Deep Dive
1. Purpose & value proposition
MONKY merges meme culture with token utility through:
- Community incentives: 35% of its 8.5 trillion supply airdropped to Floki ($FLOKI), TokenFi ($TOKEN), and ApeCoin ($APE) holders (FLOKI).
- Cross-project synergy: Backed by Floki’s ecosystem (including its trading bot) and ApeCoin’s NFT community, aiming to tap into existing user bases.
- Cultural narrative: Uses the “See/Hear/Speak No Evil” motif to frame itself as a voice for decentralized collaboration.
2. Tokenomics & governance
- Hyperinflationary supply: 8.5 trillion tokens (100% circulating), with 53.7% held by top 10 wallets – raising decentralization concerns.

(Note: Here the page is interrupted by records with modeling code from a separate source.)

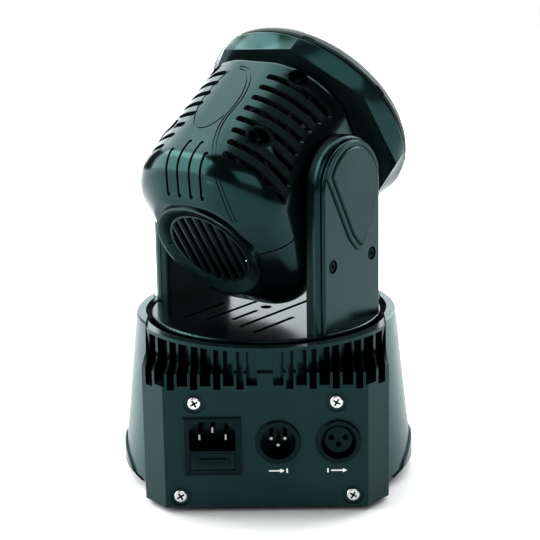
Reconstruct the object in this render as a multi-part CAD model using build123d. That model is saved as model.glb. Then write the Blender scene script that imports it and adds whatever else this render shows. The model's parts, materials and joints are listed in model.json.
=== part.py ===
from build123d import *
import math
import os

os.makedirs("parts", exist_ok=True)

# ---------------------------------------------------------------- driving sizes (mm, degrees)
BODY_W = 47.0            # half width of the head; arms, turntable and crown follow it
ARM_GAP = 1.6            # air between head and arm
ARM_HALF_T = 5.4         # inner arm half
BAND_T = 4.0             # rounded band of the outer half
PLATE_T = 2.0            # face plate of the outer half
TABLE_MARGIN = 5.3       # turntable edge beyond the arms
RIM_GAP = 3.1            # ring gap round the turntable
RIM_T = 1.8              # inner wall of the crown
RIB_DEEP = 3.4           # crown ribs out from that wall
FLARE = 8.4              # skirt out from the crown

PAN_REST = 36.8          # yoke turned this much about the pan axis at rest
TILT_REST = 33.5         # beam elevation at rest
PIVOT_Z = 168.5          # height of the tilt axis

WALL = 2.2               # moulded wall
GAP = 0.3                # smallest air gap between bodies that move
SEAT = 0.05              # play between pieces that are fitted together
RUN = 0.05               # radial play of a shaft in its bearing

FOOT_H = 3.0             # base
FOOT_R = 7.0
ARM_IN = BODY_W + ARM_GAP
ARM_SEAM = ARM_IN + ARM_HALF_T
ARM_EDGE = ARM_SEAM + BAND_T
ARM_OUT = ARM_EDGE + PLATE_T
TABLE_R = ARM_OUT + TABLE_MARGIN
RIM_IN = TABLE_R + RIM_GAP
RECESS_R = RIM_IN + RIM_T
CROWN_R = RECESS_R + RIB_DEEP
SKIRT_R = CROWN_R + FLARE
BOX_X = CROWN_R - 7.6    # base body, half sizes
BOX_Y = CROWN_R + 2.5
CH_X = BOX_X - 11.8      # its cut corners
CH_Y = BOX_Y - 13.8
LEDGE_Z = 78.0
CROWN_TOP = 90.8
RIM_TOP = 93.2
CAVITY_TOP = 66.5
SKIRT_Z = 14.5

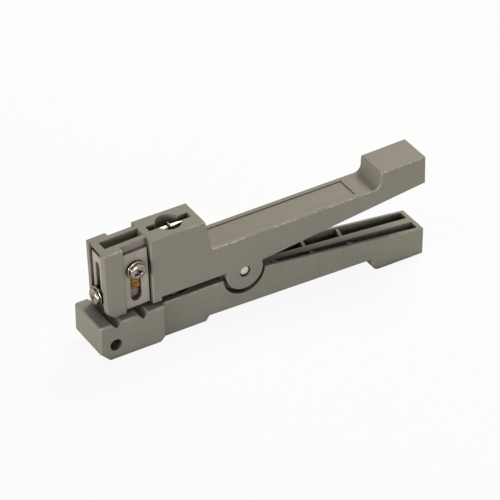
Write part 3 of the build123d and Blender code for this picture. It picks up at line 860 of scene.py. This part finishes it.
groups = {"corners": make_corner_shade_group(), "edges": make_edge_group(), "grain": make_grain_group(),
          "lines": make_lines_group(), "sinks": make_sink_group()}

# Finish of each material slot, and of the pieces that differ from their slot
finishes = {
    "grey_plastic": make_plastic("frame_plastic", PLASTIC_OLIVE, PLASTIC_WARM),
    "nickel_steel": make_metal("bright_nickel", NICKEL, NICKEL_DULL, roughness=(0.12, 0.30),
                               bump=0.05, cloud=900.0),
    "spring_steel": make_metal("drawn_wire", WIRE, WIRE_DULL, roughness=(0.18, 0.34),
                               stretch=(1.0, 1.0, 0.2), bump=0.05),
    "blade_steel": make_metal("ground_blade", STEEL, STEEL_DULL, roughness=(0.3, 0.5),
                              stretch=(0.1, 0.1, 1.0)),
    # Near-black steel, with a duller tone in patches
    "blued_steel": make_metal("near_black_steel", DARK_STEEL, DARK_STEEL_DULL,
                              roughness=(0.3, 0.5)),
    "brass": make_metal("turned_brass", BRASS, BRASS_AGED, roughness=(0.22, 0.45),
                        stretch=(1.0, 1.0, 0.3), cloud=1500.0),
}
arm_plastic = make_plastic("arm_plastic", PLASTIC_OLIVE, PLASTIC_WARM, with_sinks=True)
plate_plastic = make_plastic("plate_plastic", PLATE_TONE, PLATE_OTHER_TONE)
polished_pin = make_metal("polished_pin", POLISHED, POLISHED_DULL, roughness=(0.10, 0.26),
                          bump=0.05)
node_finishes = {"lower_arm": arm_plastic, "upper_arm": arm_plastic, "side_plate": plate_plastic,
                 "front_plate": plate_plastic}
for node_name, node in frame["nodes"].items():
    node.data.materials.clear()
    node.data.materials.append(node_finishes.get(node_name, finishes[slot_of[node_name]]))

for place, turn in SCREW_TURNS.items():
    add_clamp_screw(place + "_screw", place + "_screw_turn", turn)
for place in SCREW_TURNS:
    add_washer(place + "_washer", place + "_screw_turn")
add_pin("pivot_pin", axis=(0, 1, 0), edge=0.25, dome=0.12)
for node_name in ("lower_spring_pin", "upper_spring_pin"):
    add_pin(node_name, axis=(1, 0, 0), edge=0.2, dome=0.05)
add_closing_spring()

bpy.context.scene.view_settings.view_transform = "Standard"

- Post-airdrop adjustments: Originally promised 0.35 MONKY per FLOKI and 130 MONKY per TOKEN, but reallocated tokens to honor FLOKI commitments while boosting TOKEN holders’ ratio to 165:1 (FLOKI).
- No governance mechanism: Decisions centralized to founding teams, typical of memecoins.
3. Ecosystem & adoption
- Exchange backing: Airdrops supported by Binance, OKX, and KuCoin – critical for liquidity, with $1.28M daily volume (July 2025).
- Holder trends: 690,292 addresses (down 14% YoY), suggesting fading retention post-airdrop.
- Price sensitivity: 94.8% annual drop highlights dependence on speculative trading rather than organic use cases.
Conclusion
MONKY’s short-term traction relies heavily on exchange partnerships and nostalgic meme appeal, but its hyperdilutive supply and centralized holdings pose sustainability risks. Can MONKY transition from an airdrop-fueled novelty to a utility-driven project within Floki’s ecosystem?